CHINA’S GROWING WEIGHT IN TOMORROW’S KEY SECTORS

Beyond developments in international business relations, Chinese enterprises are characterised by their strong activity in high growth sectors, such as tech, finance or distribution.

  • Tech & telecoms:  In this sector, some veritable Chinese giants are emerging such as Baidu, Alibaba, Tencent and Xiaomi (often called BATX, facing up to the American GAFAM). In addition, the Chinese government’s efforts to incite these tech companies to go public in China should stimulate the dynamics of this sector in 2018. 

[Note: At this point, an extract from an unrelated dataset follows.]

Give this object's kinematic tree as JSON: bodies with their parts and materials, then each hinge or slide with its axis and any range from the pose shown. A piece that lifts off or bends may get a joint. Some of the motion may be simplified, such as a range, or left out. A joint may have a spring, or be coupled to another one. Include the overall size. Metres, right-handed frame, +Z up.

  • Finance: Chinese enterprises should also draw a large part of the M&A activity in the financial sector between 2018 and 2020. Chinese finance and mobile payment players are beginning to appear on international markets, with a strong influence on the global financial sector: Alibaba recently made a bid for the American company Money Gram whereas Tencent – through its mobile payment offer WeChat Pay, which already has one billion clients in China – is developing on new markets thanks to various acquisitions and partnerships with payment services (such as Adyen, Citron or Airwallex).

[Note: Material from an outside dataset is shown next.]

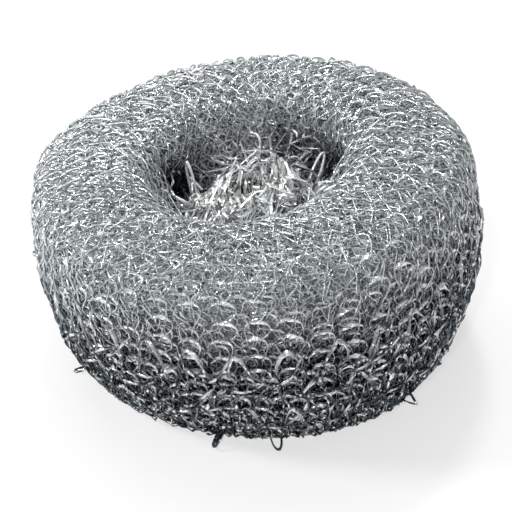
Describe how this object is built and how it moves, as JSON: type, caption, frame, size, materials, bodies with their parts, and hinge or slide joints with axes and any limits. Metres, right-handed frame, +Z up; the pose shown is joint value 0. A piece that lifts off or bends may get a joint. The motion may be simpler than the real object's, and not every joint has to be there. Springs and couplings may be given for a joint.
{
  "type": "steel wool roll",
  "caption": "Knitted flat-wire steel scouring roll: a squat ring with a flat foot and a gathered hollow in the top, used by hand to scour pans and bench tops.",
  "frame": {"origin": "middle of the roll's plan on the plane it stands on", "axes": "+Z up, through the hollow in the top; +X to the right and +Y to the back as the picture sees the roll"},
  "size_m": [0.0812, 0.0798, 0.0437],
  "materials": {
    "galvanised_wire": "flattened galvanised wire, bright, knitted in open loops"
  },
  "bodies": {
    "root": {"steel_wool_roll": "galvanised_wire"}
  },
  "joints": []
}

  • Distribution: Like with the development of mobile payment in China, the Chinese have a strong appetite for e-commerce and new consumer trends. “The rapid rise of players operating in this sector in China is linked to the increase in Chinese consumers’ purchasing power, associated with the considerable size of the domestic market. Thanks to the expected growth of e-commerce in China, companies will have the means to invest in Western markets”, underlines Alyssa Gallot-Auberger, partner at Baker McKenzie, in charge of the Consumer Goods & Retail sector. As a result, IPOs by Chinese players in the distribution sector have risen sharply – out of about $38 billion raised during IPOs in the sector in 2017 at international level, nearly $8 billion were raised in China, whilst out of the 10 biggest cross-border IPOs carried out in 2017, 6 involved Chinese businesses.